*TO BE DONE*.
Quote each record exactly, please, leaving none out.

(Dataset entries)
==*==

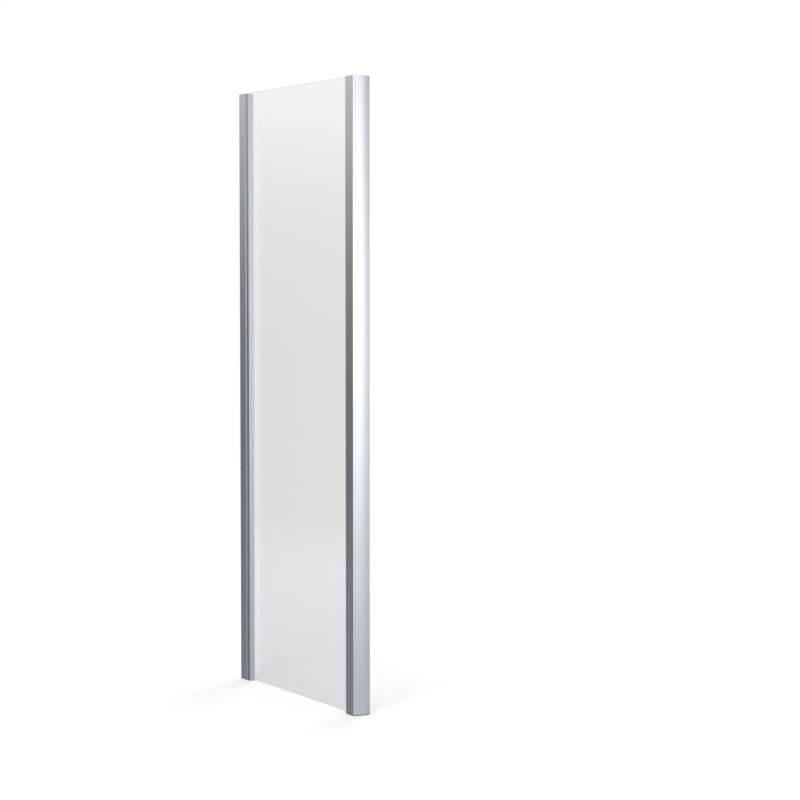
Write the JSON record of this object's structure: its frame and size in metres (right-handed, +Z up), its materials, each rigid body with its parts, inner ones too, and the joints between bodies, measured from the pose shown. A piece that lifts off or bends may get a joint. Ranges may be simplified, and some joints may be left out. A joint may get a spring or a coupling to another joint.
{
  "type": "shower side panel",
  "caption": "Tall clear glass side panel for a shower, held by a width-adjustable wall channel and a hollow metal corner post with a bowed front.",
  "frame": {"origin": "where the wall meets the floor, on the middle plane of the glass", "axes": "+X from the wall towards the corner post, +Y towards the shower side of the glass, +Z up"},
  "size_m": [0.765, 0.059, 1.9],
  "materials": {
    "profile": "polished and bright anodised",
    "glass": "clear toughened glass",
    "end_cap": "silvered moulded plastic",
    "foot": "grey moulded plastic",
    "gasket": "soft pale grey vinyl",
    "block": "firm clear vinyl",
    "screw": "stainless steel",
    "washer": "natural nylon",
    "snap_cover": "chrome-effect plastic"
  },
  "bodies": {
    "wall_side": {"wall_channel": "profile", "channel_lid": "end_cap"},
    "panel": {"glazing_jamb": "profile", "jamb_lid": "end_cap", "glass_pane": "glass", "jamb_gasket_outer": "gasket", "jamb_gasket_inner": "gasket", "post_gasket_outer": "gasket", "post_gasket_inner": "gasket", "setting_block_wall": "block", "setting_block_post": "block", "edge_spacer_wall_low": "block", "edge_spacer_wall_high": "block", "edge_spacer_post_low": "block", "edge_spacer_post_high": "block", "corner_post": "profile", "post_cover": "profile", "post_cap": "end_cap", "post_foot": "foot", "foot_screws": "screw", "adjusting_screws": "screw", "cup_washers": "washer", "screw_cover_low": "snap_cover", "screw_cover_middle": "snap_cover", "screw_cover_high": "snap_cover"}
  },
  "joints": [
    {"name": "width_slide", "type": "slide", "parent": "wall_side", "child": "panel", "axis": [1, 0, 0], "range_m": [0, 0.02]}
  ]
}
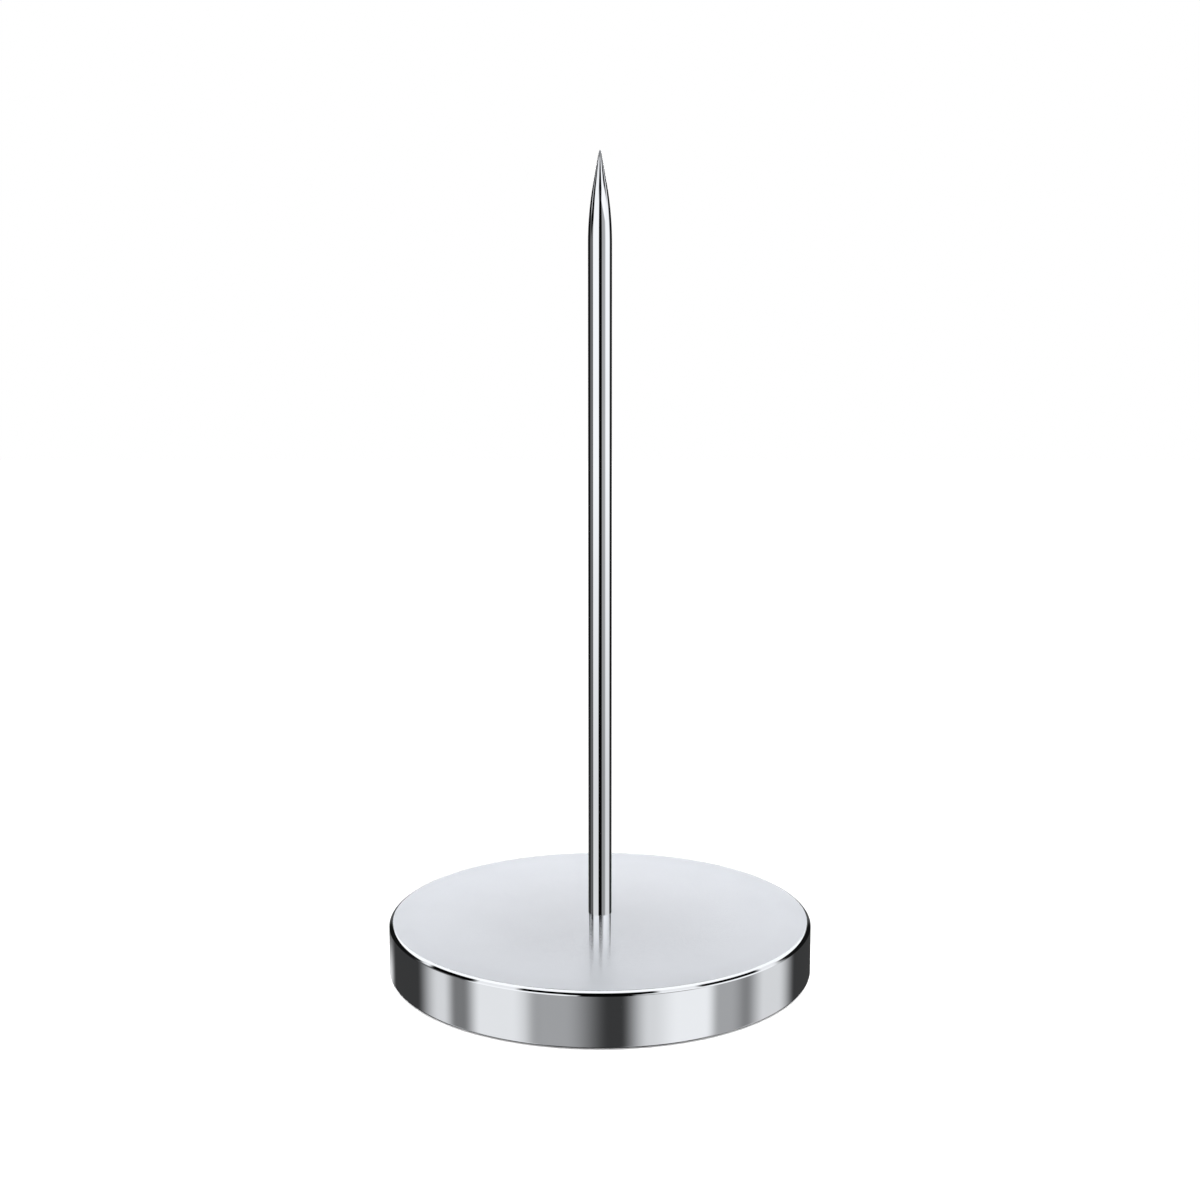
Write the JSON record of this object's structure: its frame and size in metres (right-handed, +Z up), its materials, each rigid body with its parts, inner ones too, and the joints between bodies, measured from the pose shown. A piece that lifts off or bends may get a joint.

==*==

*EXERCISE RESPONSE*.
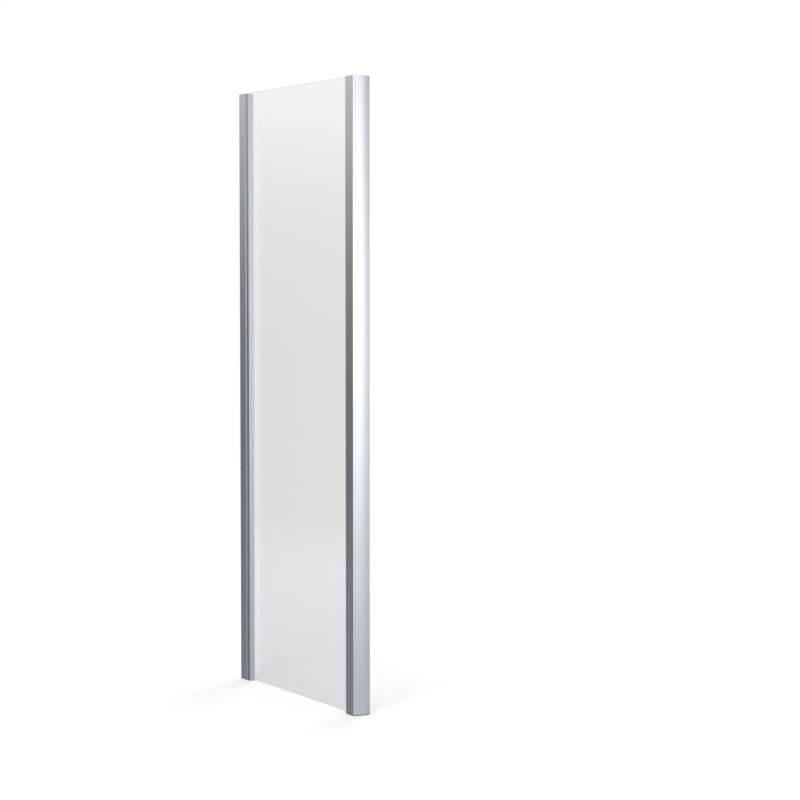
Write the JSON record of this object's structure: its frame and size in metres (right-handed, +Z up), its materials, each rigid body with its parts, inner ones too, and the joints between bodies, measured from the pose shown. A piece that lifts off or bends may get a joint. Ranges may be simplified, and some joints may be left out. A joint may get a spring or a coupling to another joint.
{
  "type": "shower side panel",
  "caption": "Tall clear glass side panel for a shower, held by a width-adjustable wall channel and a hollow metal corner post with a bowed front.",
  "frame": {"origin": "where the wall meets the floor, on the middle plane of the glass", "axes": "+X from the wall towards the corner post, +Y towards the shower side of the glass, +Z up"},
  "size_m": [0.765, 0.059, 1.9],
  "materials": {
    "profile": "polished and bright anodised",
    "glass": "clear toughened glass",
    "end_cap": "silvered moulded plastic",
    "foot": "grey moulded plastic",
    "gasket": "soft pale grey vinyl",
    "block": "firm clear vinyl",
    "screw": "stainless steel",
    "washer": "natural nylon",
    "snap_cover": "chrome-effect plastic"
  },
  "bodies": {
    "wall_side": {"wall_channel": "profile", "channel_lid": "end_cap"},
    "panel": {"glazing_jamb": "profile", "jamb_lid": "end_cap", "glass_pane": "glass", "jamb_gasket_outer": "gasket", "jamb_gasket_inner": "gasket", "post_gasket_outer": "gasket", "post_gasket_inner": "gasket", "setting_block_wall": "block", "setting_block_post": "block", "edge_spacer_wall_low": "block", "edge_spacer_wall_high": "block", "edge_spacer_post_low": "block", "edge_spacer_post_high": "block", "corner_post": "profile", "post_cover": "profile", "post_cap": "end_cap", "post_foot": "foot", "foot_screws": "screw", "adjusting_screws": "screw", "cup_washers": "washer", "screw_cover_low": "snap_cover", "screw_cover_middle": "snap_cover", "screw_cover_high": "snap_cover"}
  },
  "joints": [
    {"name": "width_slide", "type": "slide", "parent": "wall_side", "child": "panel", "axis": [1, 0, 0], "range_m": [0, 0.02]}
  ]
}
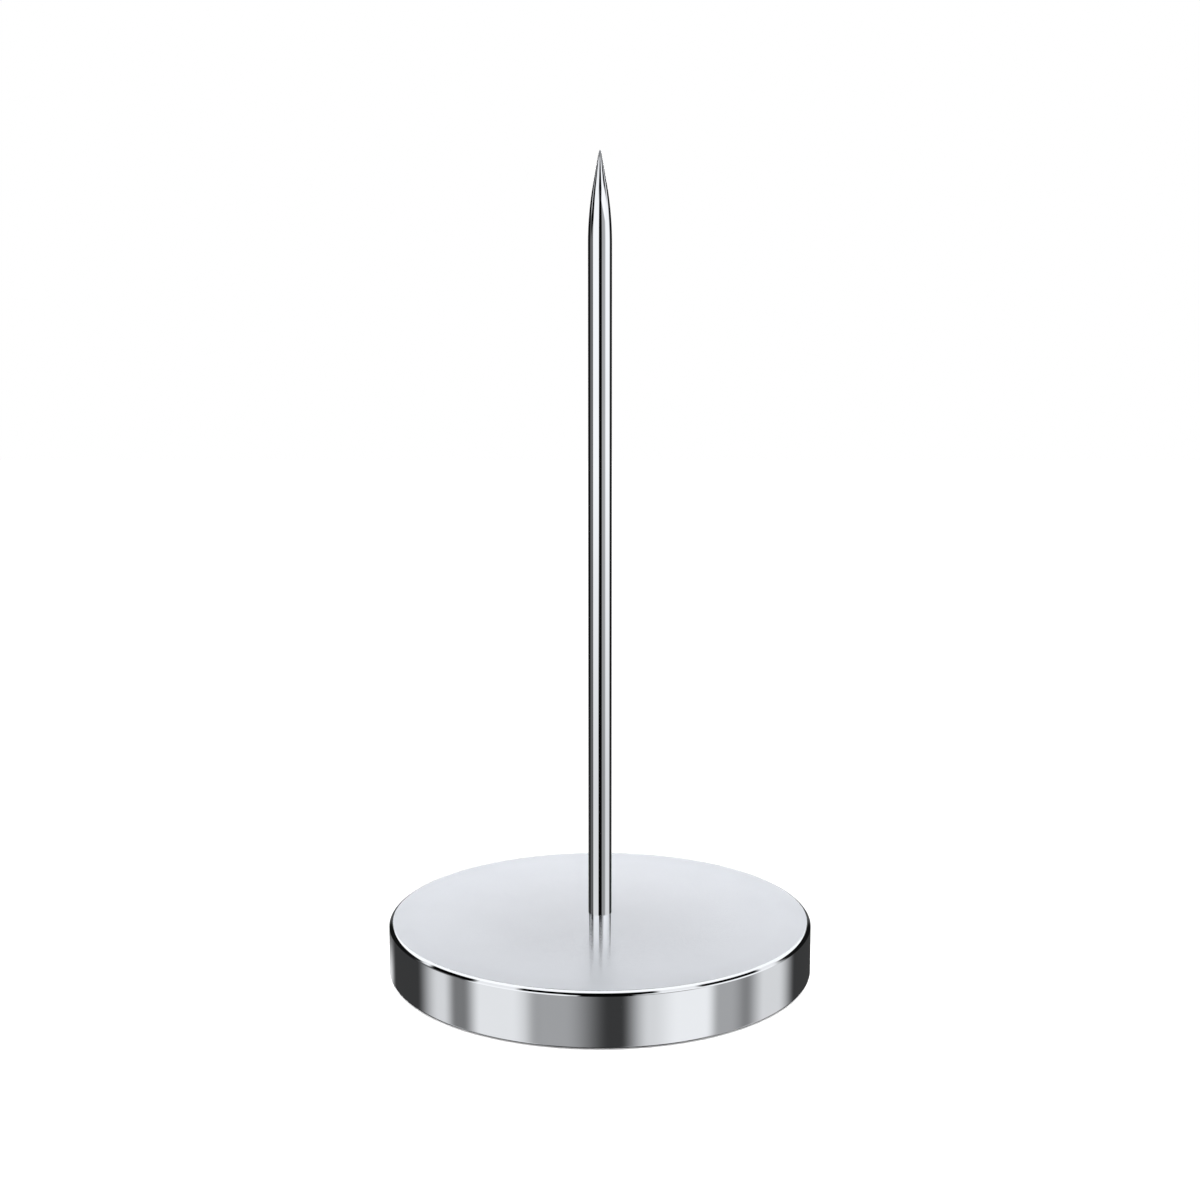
Write the JSON record of this object's structure: its frame and size in metres (right-handed, +Z up), its materials, each rigid body with its parts, inner ones too, and the joints between bodies, measured from the pose shown. A piece that lifts off or bends may get a joint.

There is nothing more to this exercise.